▶ [Exercise requirements]
Quote exactly the lines from the line containing "The Blender code" to the line containing "obj.rotation_quaternion = (Vector(at)", both lines included, please, and nothing more.

-*-

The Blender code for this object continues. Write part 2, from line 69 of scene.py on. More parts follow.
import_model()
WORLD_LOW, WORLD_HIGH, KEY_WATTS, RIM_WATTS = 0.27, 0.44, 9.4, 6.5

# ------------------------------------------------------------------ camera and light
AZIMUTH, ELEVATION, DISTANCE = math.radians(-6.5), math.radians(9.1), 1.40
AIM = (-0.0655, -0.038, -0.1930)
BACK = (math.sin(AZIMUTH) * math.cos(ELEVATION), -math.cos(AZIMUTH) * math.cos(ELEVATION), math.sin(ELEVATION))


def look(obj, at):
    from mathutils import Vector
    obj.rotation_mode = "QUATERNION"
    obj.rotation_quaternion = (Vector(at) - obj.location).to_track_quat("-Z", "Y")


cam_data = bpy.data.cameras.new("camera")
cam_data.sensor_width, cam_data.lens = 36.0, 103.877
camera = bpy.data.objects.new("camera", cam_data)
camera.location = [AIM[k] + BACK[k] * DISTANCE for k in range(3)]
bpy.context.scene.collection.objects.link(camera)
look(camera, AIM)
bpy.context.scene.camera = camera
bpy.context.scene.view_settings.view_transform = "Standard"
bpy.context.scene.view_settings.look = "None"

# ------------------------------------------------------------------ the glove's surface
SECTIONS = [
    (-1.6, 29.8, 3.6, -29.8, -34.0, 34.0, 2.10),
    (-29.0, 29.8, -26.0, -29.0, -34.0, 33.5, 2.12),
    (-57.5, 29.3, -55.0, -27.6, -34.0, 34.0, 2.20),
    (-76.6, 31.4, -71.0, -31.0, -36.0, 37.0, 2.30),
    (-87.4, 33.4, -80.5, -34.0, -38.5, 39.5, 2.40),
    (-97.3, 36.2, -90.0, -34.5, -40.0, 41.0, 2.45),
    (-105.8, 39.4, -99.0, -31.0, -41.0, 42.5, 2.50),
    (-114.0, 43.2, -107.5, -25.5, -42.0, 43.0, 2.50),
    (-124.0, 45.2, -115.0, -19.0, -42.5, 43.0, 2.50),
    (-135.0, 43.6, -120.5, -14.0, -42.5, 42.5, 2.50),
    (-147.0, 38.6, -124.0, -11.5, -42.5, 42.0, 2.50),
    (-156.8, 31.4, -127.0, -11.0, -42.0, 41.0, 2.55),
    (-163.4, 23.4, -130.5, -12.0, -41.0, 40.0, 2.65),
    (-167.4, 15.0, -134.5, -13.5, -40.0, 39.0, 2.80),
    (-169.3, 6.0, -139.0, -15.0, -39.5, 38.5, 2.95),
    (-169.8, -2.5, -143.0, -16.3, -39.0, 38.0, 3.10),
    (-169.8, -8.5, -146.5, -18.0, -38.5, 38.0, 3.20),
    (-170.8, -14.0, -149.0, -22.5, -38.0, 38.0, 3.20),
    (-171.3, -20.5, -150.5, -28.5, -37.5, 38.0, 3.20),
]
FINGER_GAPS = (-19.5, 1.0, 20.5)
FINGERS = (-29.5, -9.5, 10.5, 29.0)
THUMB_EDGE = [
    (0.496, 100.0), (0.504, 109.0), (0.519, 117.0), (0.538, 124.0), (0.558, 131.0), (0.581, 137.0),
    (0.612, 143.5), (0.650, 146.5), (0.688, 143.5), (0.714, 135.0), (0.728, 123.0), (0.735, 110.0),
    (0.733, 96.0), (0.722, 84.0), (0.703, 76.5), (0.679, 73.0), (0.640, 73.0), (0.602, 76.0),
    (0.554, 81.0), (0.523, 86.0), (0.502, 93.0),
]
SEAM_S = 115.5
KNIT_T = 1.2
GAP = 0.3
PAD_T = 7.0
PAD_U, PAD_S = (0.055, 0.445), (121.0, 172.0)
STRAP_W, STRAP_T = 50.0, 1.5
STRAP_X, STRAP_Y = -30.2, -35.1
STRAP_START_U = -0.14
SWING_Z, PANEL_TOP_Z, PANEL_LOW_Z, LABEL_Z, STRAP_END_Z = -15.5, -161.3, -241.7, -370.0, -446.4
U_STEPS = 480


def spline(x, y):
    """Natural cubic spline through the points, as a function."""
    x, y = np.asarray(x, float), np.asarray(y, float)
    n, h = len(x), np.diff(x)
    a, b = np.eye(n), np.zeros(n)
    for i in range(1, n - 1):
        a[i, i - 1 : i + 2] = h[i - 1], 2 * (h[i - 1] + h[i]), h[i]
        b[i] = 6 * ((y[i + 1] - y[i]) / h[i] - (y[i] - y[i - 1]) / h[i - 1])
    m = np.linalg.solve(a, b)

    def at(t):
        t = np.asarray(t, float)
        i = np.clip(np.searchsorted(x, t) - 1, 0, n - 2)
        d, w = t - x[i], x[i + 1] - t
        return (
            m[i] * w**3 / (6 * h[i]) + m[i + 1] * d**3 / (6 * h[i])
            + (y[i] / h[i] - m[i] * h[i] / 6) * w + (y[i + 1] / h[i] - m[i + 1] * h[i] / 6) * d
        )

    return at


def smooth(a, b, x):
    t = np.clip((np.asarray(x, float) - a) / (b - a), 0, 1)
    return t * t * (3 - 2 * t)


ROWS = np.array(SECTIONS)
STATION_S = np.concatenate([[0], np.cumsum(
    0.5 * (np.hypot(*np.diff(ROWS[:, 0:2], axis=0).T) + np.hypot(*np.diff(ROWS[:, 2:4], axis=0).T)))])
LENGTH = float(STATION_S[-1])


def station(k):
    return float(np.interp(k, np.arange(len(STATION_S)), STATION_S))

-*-

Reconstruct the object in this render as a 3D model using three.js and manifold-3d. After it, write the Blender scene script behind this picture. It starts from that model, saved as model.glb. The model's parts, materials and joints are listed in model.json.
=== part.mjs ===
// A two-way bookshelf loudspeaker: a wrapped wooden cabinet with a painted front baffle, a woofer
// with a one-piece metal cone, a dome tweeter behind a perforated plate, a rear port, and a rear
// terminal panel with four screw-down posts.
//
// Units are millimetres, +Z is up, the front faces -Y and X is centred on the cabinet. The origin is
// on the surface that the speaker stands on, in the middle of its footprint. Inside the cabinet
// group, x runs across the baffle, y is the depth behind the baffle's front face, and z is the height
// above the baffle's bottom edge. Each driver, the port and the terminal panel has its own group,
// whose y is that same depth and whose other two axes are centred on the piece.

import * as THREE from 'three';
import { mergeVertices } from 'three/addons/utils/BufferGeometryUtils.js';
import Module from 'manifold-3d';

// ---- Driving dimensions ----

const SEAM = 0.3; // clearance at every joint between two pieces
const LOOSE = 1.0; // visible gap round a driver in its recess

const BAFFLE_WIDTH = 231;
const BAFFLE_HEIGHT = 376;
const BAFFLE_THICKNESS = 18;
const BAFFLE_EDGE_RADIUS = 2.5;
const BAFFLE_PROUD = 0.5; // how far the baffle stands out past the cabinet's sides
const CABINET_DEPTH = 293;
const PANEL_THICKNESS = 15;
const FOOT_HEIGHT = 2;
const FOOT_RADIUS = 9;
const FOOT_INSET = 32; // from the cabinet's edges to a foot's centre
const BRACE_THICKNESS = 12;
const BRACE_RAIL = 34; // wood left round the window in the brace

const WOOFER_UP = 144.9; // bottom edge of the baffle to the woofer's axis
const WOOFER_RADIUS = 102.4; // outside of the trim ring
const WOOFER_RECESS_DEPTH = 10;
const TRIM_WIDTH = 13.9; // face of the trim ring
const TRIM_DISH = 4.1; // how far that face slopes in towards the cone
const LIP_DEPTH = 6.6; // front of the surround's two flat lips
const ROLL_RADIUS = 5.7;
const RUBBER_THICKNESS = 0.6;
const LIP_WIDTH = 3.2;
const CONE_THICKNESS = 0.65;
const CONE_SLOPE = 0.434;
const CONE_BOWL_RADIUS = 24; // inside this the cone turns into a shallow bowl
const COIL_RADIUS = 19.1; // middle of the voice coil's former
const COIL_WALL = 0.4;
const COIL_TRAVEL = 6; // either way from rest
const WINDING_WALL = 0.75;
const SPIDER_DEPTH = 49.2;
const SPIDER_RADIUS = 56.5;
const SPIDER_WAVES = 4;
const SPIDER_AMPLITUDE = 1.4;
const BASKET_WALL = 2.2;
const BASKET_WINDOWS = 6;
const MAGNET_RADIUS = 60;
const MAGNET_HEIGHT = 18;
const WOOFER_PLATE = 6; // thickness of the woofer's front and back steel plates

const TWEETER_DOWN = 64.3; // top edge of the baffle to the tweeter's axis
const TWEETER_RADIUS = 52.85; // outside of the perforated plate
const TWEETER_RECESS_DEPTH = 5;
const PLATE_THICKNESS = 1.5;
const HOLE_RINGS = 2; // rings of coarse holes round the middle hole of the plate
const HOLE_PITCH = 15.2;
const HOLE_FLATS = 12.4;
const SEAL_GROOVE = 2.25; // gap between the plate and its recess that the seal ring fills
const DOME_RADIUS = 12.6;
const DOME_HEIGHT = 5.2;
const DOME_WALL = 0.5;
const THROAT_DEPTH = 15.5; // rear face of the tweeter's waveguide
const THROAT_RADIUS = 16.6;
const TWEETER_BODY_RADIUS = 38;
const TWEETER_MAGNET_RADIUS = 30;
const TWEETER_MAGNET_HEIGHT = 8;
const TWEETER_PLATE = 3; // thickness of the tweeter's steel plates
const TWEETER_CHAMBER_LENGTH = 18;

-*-

▶ [Completed task]
The Blender code for this object continues. Write part 2, from line 69 of scene.py on. More parts follow.
import_model()
WORLD_LOW, WORLD_HIGH, KEY_WATTS, RIM_WATTS = 0.27, 0.44, 9.4, 6.5

# ------------------------------------------------------------------ camera and light
AZIMUTH, ELEVATION, DISTANCE = math.radians(-6.5), math.radians(9.1), 1.40
AIM = (-0.0655, -0.038, -0.1930)
BACK = (math.sin(AZIMUTH) * math.cos(ELEVATION), -math.cos(AZIMUTH) * math.cos(ELEVATION), math.sin(ELEVATION))


def look(obj, at):
    from mathutils import Vector
    obj.rotation_mode = "QUATERNION"
    obj.rotation_quaternion = (Vector(at) - obj.location).to_track_quat("-Z", "Y")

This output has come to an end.